Indeed, more people see the benefits and fun of scuba diving. The ease of getting a certification makes it even more attractive.
Despite these, scuba diving isn’t for everyone and those who do it should take extra precaution, especially when it comes to their oral health.
What’s the Problem?
Scuba diving comes with certain risks, such as decompression or the buildup of gases in the body. Divers are also prone to a dental problem known as the diver’s mouth syndrome. This is a condition characterized by the jaw, gum, and teeth pain.
What causes the pain? There are many factors. One is the nature of the bite to the mouthpiece, which delivers the much-needed trimix gases (helium, nitrogen, and oxygen) from the tank. If the bite is strong, it may lead to an intense pressure to the jaw. Another is the weight of the tank, which can add more tension to the mouth.

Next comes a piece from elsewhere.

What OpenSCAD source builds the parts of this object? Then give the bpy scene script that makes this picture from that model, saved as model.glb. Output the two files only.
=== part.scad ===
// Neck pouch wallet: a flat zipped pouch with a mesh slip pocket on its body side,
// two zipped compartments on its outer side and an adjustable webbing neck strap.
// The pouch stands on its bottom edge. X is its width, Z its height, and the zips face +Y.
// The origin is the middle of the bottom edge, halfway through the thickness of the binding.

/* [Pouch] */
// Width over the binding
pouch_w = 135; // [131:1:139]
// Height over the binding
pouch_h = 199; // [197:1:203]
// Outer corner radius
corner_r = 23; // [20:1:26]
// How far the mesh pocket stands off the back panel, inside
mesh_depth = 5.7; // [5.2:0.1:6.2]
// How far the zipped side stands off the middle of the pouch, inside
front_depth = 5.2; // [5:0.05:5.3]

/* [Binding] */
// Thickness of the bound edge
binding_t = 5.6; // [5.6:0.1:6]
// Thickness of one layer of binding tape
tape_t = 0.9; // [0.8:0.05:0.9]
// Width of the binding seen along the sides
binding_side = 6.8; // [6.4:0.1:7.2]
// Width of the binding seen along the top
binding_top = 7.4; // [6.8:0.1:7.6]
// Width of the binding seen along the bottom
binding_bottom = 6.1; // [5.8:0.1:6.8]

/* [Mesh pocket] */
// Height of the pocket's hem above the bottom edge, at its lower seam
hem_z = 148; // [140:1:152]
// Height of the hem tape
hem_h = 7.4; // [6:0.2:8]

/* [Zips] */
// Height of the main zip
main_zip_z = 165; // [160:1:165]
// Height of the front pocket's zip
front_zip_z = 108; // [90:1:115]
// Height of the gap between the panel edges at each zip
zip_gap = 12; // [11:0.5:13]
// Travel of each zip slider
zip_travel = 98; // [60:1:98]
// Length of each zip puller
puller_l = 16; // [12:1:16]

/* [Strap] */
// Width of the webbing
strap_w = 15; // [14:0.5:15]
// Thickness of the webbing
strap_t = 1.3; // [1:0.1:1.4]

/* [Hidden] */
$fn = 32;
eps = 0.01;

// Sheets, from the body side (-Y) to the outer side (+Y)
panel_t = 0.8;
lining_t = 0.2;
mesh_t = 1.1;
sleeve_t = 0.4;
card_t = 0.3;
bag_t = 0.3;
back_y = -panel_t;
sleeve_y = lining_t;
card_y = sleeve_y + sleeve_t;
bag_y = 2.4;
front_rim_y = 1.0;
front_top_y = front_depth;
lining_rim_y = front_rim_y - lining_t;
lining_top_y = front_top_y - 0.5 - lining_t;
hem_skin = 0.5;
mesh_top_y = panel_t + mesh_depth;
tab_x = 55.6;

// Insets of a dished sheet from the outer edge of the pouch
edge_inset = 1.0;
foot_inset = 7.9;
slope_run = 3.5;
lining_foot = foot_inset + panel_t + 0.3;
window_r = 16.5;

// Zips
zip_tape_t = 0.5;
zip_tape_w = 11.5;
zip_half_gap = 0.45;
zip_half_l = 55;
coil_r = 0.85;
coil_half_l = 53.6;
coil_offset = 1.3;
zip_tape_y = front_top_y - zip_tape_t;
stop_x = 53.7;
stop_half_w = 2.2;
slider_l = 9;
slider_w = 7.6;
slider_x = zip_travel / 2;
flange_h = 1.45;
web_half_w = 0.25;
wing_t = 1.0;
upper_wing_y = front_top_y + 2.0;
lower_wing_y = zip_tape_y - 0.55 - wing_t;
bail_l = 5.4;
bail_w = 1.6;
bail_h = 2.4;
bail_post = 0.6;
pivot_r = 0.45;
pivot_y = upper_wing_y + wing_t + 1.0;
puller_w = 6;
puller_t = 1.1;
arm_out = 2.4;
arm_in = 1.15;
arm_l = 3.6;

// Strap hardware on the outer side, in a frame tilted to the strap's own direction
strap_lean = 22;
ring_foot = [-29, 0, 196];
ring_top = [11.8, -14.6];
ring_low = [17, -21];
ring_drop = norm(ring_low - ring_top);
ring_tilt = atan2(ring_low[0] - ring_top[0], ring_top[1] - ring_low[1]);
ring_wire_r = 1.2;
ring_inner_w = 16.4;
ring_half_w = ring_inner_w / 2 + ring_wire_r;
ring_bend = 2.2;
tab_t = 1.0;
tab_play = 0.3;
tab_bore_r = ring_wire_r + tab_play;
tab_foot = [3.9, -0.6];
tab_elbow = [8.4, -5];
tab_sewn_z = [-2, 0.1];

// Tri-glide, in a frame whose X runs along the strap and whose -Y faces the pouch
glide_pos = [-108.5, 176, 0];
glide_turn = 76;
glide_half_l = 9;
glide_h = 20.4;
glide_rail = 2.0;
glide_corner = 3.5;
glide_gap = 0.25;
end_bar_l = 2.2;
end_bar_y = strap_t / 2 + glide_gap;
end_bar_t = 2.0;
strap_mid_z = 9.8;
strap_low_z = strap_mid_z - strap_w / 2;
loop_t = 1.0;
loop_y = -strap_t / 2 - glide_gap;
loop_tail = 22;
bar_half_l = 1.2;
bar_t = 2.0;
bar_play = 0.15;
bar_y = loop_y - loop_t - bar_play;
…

How Prevalent is the Problem?
In a pilot study conducted by the University of Buffalo, more than 40 percent of divers display dental symptoms. Around 22 percent of 41 test subjects complained of jaw pain while 42 percent developed barodontalgia, a pain in the tooth caused by changes in atmospheric pressure.
What’s are the Consequences?
The risks of oral injury increase the longer the diver’s mouth syndrome is left untreated. It may lead to temporomandibular joint pain (TMJ) disorders, which, when they become severe, may require surgery. In some cases, they can cause chronic pain, which significantly reduces the quality of life.
Make diving even more fun by ensuring your oral health is good. See your dentist more regularly each year.